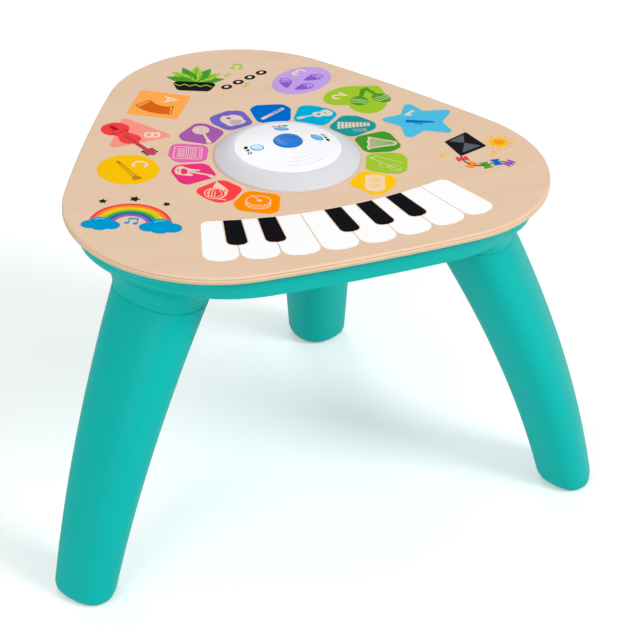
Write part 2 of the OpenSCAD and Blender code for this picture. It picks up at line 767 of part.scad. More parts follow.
module touch_film() {
    color([0.85, 0.62, 0.25]) translate([0, 0, panel_z - film_t]) difference() {
        linear_extrude(film_t) polygon(outline(film_inset));
        translate([0, 0, -slop]) cylinder(r = clamp_r + 1, h = film_t + 2 * slop);
        for (p = post_spots) translate([p[0], p[1], -slop]) cylinder(r = post_r + 1, h = film_t + 2 * slop);
    }
}

module film_ribbon() {
    z = board_z + pcb_t + plug_h;
    color([0.9, 0.7, 0.35]) at_board() translate([film_plug[0], film_plug[1], z])
        box(16, film_t, panel_z - film_t - z);
}

module main_board() {
    color([0.10, 0.42, 0.22]) at_board() difference() {
        translate([0, 0, board_z]) box(board_w, board_d, pcb_t);
        board_corners() translate([0, 0, board_z - slop])
            cylinder(r = small_screw[0] + 0.2, h = pcb_t + 2 * slop);
    }
}

module board_parts() {
    color([0.16, 0.16, 0.18]) at_board() translate([0, 0, board_z + pcb_t]) {
        translate([4, 2, 0]) box(12, 12, 1.6);
        translate([18, -4, 0]) box(8, 10, 1.4);
        for (y = [-6, 3]) translate([-20, y, 0]) cylinder(r = 2.6, h = 7);
        for (p = plug_spots) translate([p[0], p[1], 0]) box(6, 8, plug_h);
        translate([film_plug[0], film_plug[1], 0]) box(18, 4, plug_h);
    }
}

module board_screws() {
    color([0.75, 0.76, 0.78]) at_board() board_corners() translate([0, 0, board_z + pcb_t])
        rotate([180, 0, 0]) screw(small_screw, 5);
}

// ---------- speaker ----------

gasket_t = 1;
basket_h = 7;
module speaker_gasket() {
    color([0.2, 0.2, 0.2]) at_speaker() tube(speaker_r - 0.5, speaker_r - 5, gasket_t);
}

module speaker_frame() {
    z = gasket_t;
    f = speaker_flange_z;
    color([0.35, 0.36, 0.38]) at_speaker() rotate_extrude() polygon([
        [speaker_r, z], [speaker_r, f], [speaker_r - 4, f], [speaker_r * 0.5, f + basket_h],
            [4, f + basket_h],
        [4, f + basket_h - 1.2], [speaker_r * 0.5 - 0.8, f + basket_h - 1.2], [speaker_r - 5, z + 0.4],
            [speaker_r - 5, z]]);
}

module speaker_cone() {
    z = gasket_t;
    color([0.12, 0.12, 0.13]) at_speaker() rotate_extrude() polygon([
        [0, z + 3.2], [6, z + 2.6], [speaker_r - 6.4, z + 0.1], [speaker_r - 5.1, z + 0.1],
        [speaker_r - 5.9, z + 0.8],
        [8, z + 4], [7.2, z + 5.2], [6.4, z + 5.2], [6.2, z + 3.7], [0, z + 4]]);
}

module speaker_magnet() {
    color([0.6, 0.61, 0.63]) at_speaker() translate([0, 0, speaker_flange_z + basket_h])
        cylinder(r = speaker_r * 0.5, h = 4.5);
}

module speaker_screws() {
    color([0.75, 0.76, 0.78]) at_speaker() ring_place(speaker_screw_r, [30, 150, 270])
        translate([0, 0, speaker_flange_z]) rotate([180, 0, 0])
            screw([small_screw[0], 3.9, small_screw[2]], 3.8);
}

// ---------- battery bay ----------

module battery_box() {
    top = tub_top;
    color([0.16, 0.17, 0.18]) at_bay() difference() {
        union() {
            translate([0, 0, skirt_z + door_t + 0.3])
                box(tub_x + 2 * tub_wall, tub_y + 2 * tub_wall, top - skirt_z - door_t - 0.3);
            translate([0, 0, frame_top])
                box(tub_x + 2 * (tub_wall + tub_fit + frame_bar), tub_y + 2 * tub_wall, tub_flange_t);
        }
        translate([0, 0, skirt_z]) box(tub_x, tub_y, top - tub_wall - skirt_z);
        tub_screw_places() translate([0, 0, frame_top - slop]) cylinder(r = small_screw[0] + 0.2, h = 2);
        for (s = [-1, 1], i = [0 : cells - 1])
            translate([s * (tub_x / 2 + tub_wall / 2), (i - (cells - 1) / 2) * cell_pitch, cell_z])
            box(tub_wall + 1, 1.4, 3);
    }
}

module battery_box_screws() {
    color([0.75, 0.76, 0.78]) at_bay() tub_screw_places() translate([0, 0, frame_top + tub_flange_t])
        rotate([180, 0, 0]) screw(small_screw, tub_screw_l);
}

module cell_places() {
    for (i = [0 : cells - 1]) translate([0, (i - (cells - 1) / 2) * cell_pitch, cell_z])
        rotate(180 * (i % 2)) children();
}

module battery_cells() {
    nub = 1;
    color([0.25, 0.55, 0.30]) at_bay() cell_places() rotate([0, 90, 0]) {
        translate([0, 0, -cell_l / 2]) cylinder(r = cell_r - 0.1, h = cell_l - nub);
        translate([0, 0, cell_l / 2 - nub - slop]) cylinder(r = 2.6, h = nub);
    }
}

module battery_contacts() {
    t = 0.5;
    color([0.8, 0.8, 0.82]) at_bay() cell_places() {
        translate([tub_x / 2 - t / 2, 0, -4]) box(t, 9, 8);
        translate([tub_x / 2 - contact_gap + 0.1, 0, 0]) rotate([0, 90, 0])
            cylinder(r = 1.5, h = contact_gap - t);
        translate([-tub_x / 2 + t / 2, 0, -4]) box(t, 9, 8);
        translate([-tub_x / 2 + t, 0, 0]) rotate([0, 90, 0])
            cylinder(r1 = 4.2, r2 = 2.2, h = contact_gap - t - 0.1);
    }
}

module battery_door() {
    color([0.09, 0.60, 0.56]) at_bay() difference() {
        union() {
            translate([hinge_x, 0, hinge_z]) rotate([90, 0, 0])
                cylinder(r = door_t / 2, h = door_y, center = true);
            translate([hinge_x, 0, hinge_z]) rotate([90, 0, 0])
                cylinder(r = hinge_pin_r, h = door_y + 2 * hinge_pin_l, center = true);
            translate([0, 0, skirt_z]) linear_extrude(door_t) intersection() {
                door_shape(0);
                translate([hinge_x, -door_y]) square(2 * door_y);
            }
        }
        translate([lug_x, 0, skirt_z - slop]) cylinder(r = door_screw[0] + 0.15, h = door_t + 2 * slop);
        translate([lug_x, 0, skirt_z - slop]) cylinder(r = door_screw[1] + 0.2, h = door_screw[2] + slop);
        for (i = [-2 : 2]) translate([door_x / 4, i * 5, skirt_z - slop]) box(12, 1.6, 0.8);
    }
}

module battery_door_screw() {
    color([0.75, 0.76, 0.78]) at_bay() translate([lug_x, 0, skirt_z + door_screw[2]])
        screw(door_screw, door_screw_l);
}

// ---------- volume switch ----------

switch_body_h = 5;
module volume_switch() {
    color([0.25, 0.26, 0.28]) at_switch() difference() {
        translate([0, 0, switch_z]) {
            box(16, 8, switch_body_h);
            box(2 * switch_ear + 5, 5.6, 1.2);
        }
        translate([0, 0, switch_z - slop]) box(knob_travel + 2.2 + 2 * gap, 2.2 + 2 * gap, 2);
        for (s = [-1, 1]) translate([s * switch_ear, 0, switch_z - slop])
            cylinder(r = tiny_screw[0] + 0.15, h = 2);
    }
}

module volume_knob() {
    color([0.95, 0.95, 0.95]) at_switch() translate([-knob_travel / 2, 0, 0]) {
        translate([0, 0, skirt_z - knob_out]) box(knob_w, knob_d, knob_out + wall + gap + 0.5);
        translate([0, 0, floor_z + gap]) box(11, 7, 1.2);
        translate([0, 0, floor_z + gap]) box(2.2, 2.2, switch_z + 1.4 - floor_z - gap);
    }
}

module switch_screws() {
    color([0.75, 0.76, 0.78]) at_switch() for (s = [-1, 1]) translate([s * switch_ear, 0, switch_z + 1.2])
        rotate([180, 0, 0]) screw(tiny_screw, 5);
}

// ---------- wires ----------

wire_r = 1.1;
wire_sides = 8;
// Routes of the leads, in heights above the play surface
battery_route = [[-29.85, -88, -17], [-34, -88, -17], [-41, -80, -18], [-44, -60, -21], [-42, -30, -22],
    [-41, 0, -22], [-41, 30, -22], [-44, 60, -21], [-50, 78, -18], [-50, 86, -16.9], [-50, 90, -16.9]];
speaker_route = [[-74, 63, -24], [-74, 63, -20.5], [-73, 70, -18], [-70, 80, -17], [-68, 86, -16.9],
    [-68, 90, -16.9]];
console_route = [[-18, 4, 1], [-18, 4, -4], [-19, 10, -11], [-22, 24, -18], [-27, 48, -21],
    [-31, 70, -19], [-32, 84, -16.9], [-32, 90, -16.9]];
switch_route = [[-16, 170, -18], [-20, 170, -18], [-26, 166, -17], [-31, 158, -17], [-32, 150, -16.9],
    [-32, 146, -16.9]];

module wire(route) {
    n = len(route);
    function unit(v) = v / norm(v);
    dirs = [for (i = [0 : n - 1]) unit(route[min(i + 1, n - 1)] - route[max(i - 1, 0)])];
    at_top() loft_any([for (i = [0 : n - 1])
        let (d = dirs[i], side = unit(cross(d, [0.21, 0.13, 0.97])), up = cross(side, d))
        [for (k = [0 : wire_sides - 1]) route[i] + wire_r
            * (cos(360 * k / wire_sides) * side + sin(360 * k / wire_sides) * up)]]);
}

// Solid through rings that turn in space
module loft_any(rings) {
    n = len(rings[0]);
    m = len(rings);
    polyhedron(
        points = [for (r = rings) each r],
        faces = concat(
            [[for (i = [n - 1 : -1 : 0]) i]],
            [[for (i = [0 : n - 1]) (m - 1) * n + i]],
            [for (j = [0 : m - 2], i = [0 : n - 1])
                [j * n + i, (j + 1) * n + (i + 1) % n, (j + 1) * n + i]],
            [for (j = [0 : m - 2], i = [0 : n - 1])
                [j * n + i, j * n + (i + 1) % n, (j + 1) * n + (i + 1) % n]]));
}

module battery_wires() { color([0.8, 0.1, 0.1]) wire(battery_route); }
module speaker_wires() { color([0.15, 0.15, 0.15]) wire(speaker_route); }
module console_wires() { color([0.9, 0.9, 0.85]) wire(console_route); }
module switch_wires() { color([0.2, 0.3, 0.7]) wire(switch_route); }

// ---------- parts ----------

module placed() { translate([0, axis_y, 0]) children(); }

placed() top_panel();
placed() white_key_prints();
placed() black_key_prints();
placed() instrument_pad_prints();
placed() shape_prints();
placed() base_housing();
placed() leg_left();
placed() leg_right();
placed() leg_rear();
placed() console_ring();
placed() console_dome();
placed() mode_button();
placed() button_spring();
placed() indicator_lenses();
placed() console_board();
placed() tact_switch();
placed() indicator_leds();
placed() console_board_screws();
placed() console_clamp();
placed() console_clamp_screws();
placed() touch_film();
placed() film_ribbon();
placed() main_board();
placed() board_parts();
placed() board_screws();
placed() speaker_gasket();
placed() speaker_frame();
placed() speaker_cone();
placed() speaker_magnet();
placed() speaker_screws();
placed() battery_box();
placed() battery_cells();
placed() battery_contacts();
placed() battery_box_screws();
placed() battery_door();
placed() battery_door_screw();
placed() volume_switch();
placed() volume_knob();
placed() switch_screws();
placed() housing_screws();
placed() battery_wires();
placed() speaker_wires();
placed() console_wires();
placed() switch_wires();
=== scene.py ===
"""Musical activity table: materials, printed artwork, light and camera, in the row frame (metres)."""
import math

import json

import bpy
from mathutils import Matrix, Vector
from mathutils.geometry import tessellate_polygon

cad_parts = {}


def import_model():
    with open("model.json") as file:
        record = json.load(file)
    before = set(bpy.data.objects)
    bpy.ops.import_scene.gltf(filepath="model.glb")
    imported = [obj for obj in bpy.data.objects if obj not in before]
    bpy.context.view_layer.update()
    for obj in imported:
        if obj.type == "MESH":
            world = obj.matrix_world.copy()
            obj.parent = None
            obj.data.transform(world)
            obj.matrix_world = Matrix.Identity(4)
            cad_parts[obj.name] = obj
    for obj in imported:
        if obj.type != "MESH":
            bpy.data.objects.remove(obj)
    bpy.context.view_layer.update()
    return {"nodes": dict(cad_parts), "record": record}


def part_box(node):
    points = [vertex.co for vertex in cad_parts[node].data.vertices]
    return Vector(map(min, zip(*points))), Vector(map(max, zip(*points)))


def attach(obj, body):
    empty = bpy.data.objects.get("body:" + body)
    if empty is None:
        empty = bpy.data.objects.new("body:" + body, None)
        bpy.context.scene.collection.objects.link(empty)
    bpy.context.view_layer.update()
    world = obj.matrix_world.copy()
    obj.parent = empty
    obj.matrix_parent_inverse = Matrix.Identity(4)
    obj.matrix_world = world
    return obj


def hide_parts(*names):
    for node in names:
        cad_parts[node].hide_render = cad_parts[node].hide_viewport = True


MM = 0.001

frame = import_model()
nodes = frame["nodes"]

panel_low, panel_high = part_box("top_panel")
ring_low, ring_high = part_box("console_ring")
TOP = panel_high.z
AXIS = Vector(((ring_low.x + ring_high.x) / 2, (ring_low.y + ring_high.y) / 2, TOP))


# ---------- materials ----------

def srgb(r, g, b):
    """Linear colour of an sRGB colour written 0 to 255."""
    def linear(c):
        c /= 255
        return c / 12.92 if c <= 0.04045 else ((c + 0.055) / 1.055) ** 2.4
    return (linear(r), linear(g), linear(b), 1)


def shade(colour, k):
    """The colour made lighter (k over 1) or darker."""
    return tuple(min(1, c * k) for c in colour[:3]) + (1,)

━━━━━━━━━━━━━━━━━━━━

__YOUR OBJECTIVE__.
Starting from the line with "cad_parts[obj.name] = obj" and ending with the final line of the data, quote every line exactly, both ends included.

__REPLY TO THE TASK__.
            cad_parts[obj.name] = obj
    for obj in imported:
        if obj.type != "MESH":
            bpy.data.objects.remove(obj)
    bpy.context.view_layer.update()
    return {"nodes": dict(cad_parts), "record": record}


def part_box(node):
    points = [vertex.co for vertex in cad_parts[node].data.vertices]
    return Vector(map(min, zip(*points))), Vector(map(max, zip(*points)))


def attach(obj, body):
    empty = bpy.data.objects.get("body:" + body)
    if empty is None:
        empty = bpy.data.objects.new("body:" + body, None)
        bpy.context.scene.collection.objects.link(empty)
    bpy.context.view_layer.update()
    world = obj.matrix_world.copy()
    obj.parent = empty
    obj.matrix_parent_inverse = Matrix.Identity(4)
    obj.matrix_world = world
    return obj


def hide_parts(*names):
    for node in names:
        cad_parts[node].hide_render = cad_parts[node].hide_viewport = True


MM = 0.001

frame = import_model()
nodes = frame["nodes"]

panel_low, panel_high = part_box("top_panel")
ring_low, ring_high = part_box("console_ring")
TOP = panel_high.z
AXIS = Vector(((ring_low.x + ring_high.x) / 2, (ring_low.y + ring_high.y) / 2, TOP))


# ---------- materials ----------

def srgb(r, g, b):
    """Linear colour of an sRGB colour written 0 to 255."""
    def linear(c):
        c /= 255
        return c / 12.92 if c <= 0.04045 else ((c + 0.055) / 1.055) ** 2.4
    return (linear(r), linear(g), linear(b), 1)


def shade(colour, k):
    """The colour made lighter (k over 1) or darker."""
    return tuple(min(1, c * k) for c in colour[:3]) + (1,)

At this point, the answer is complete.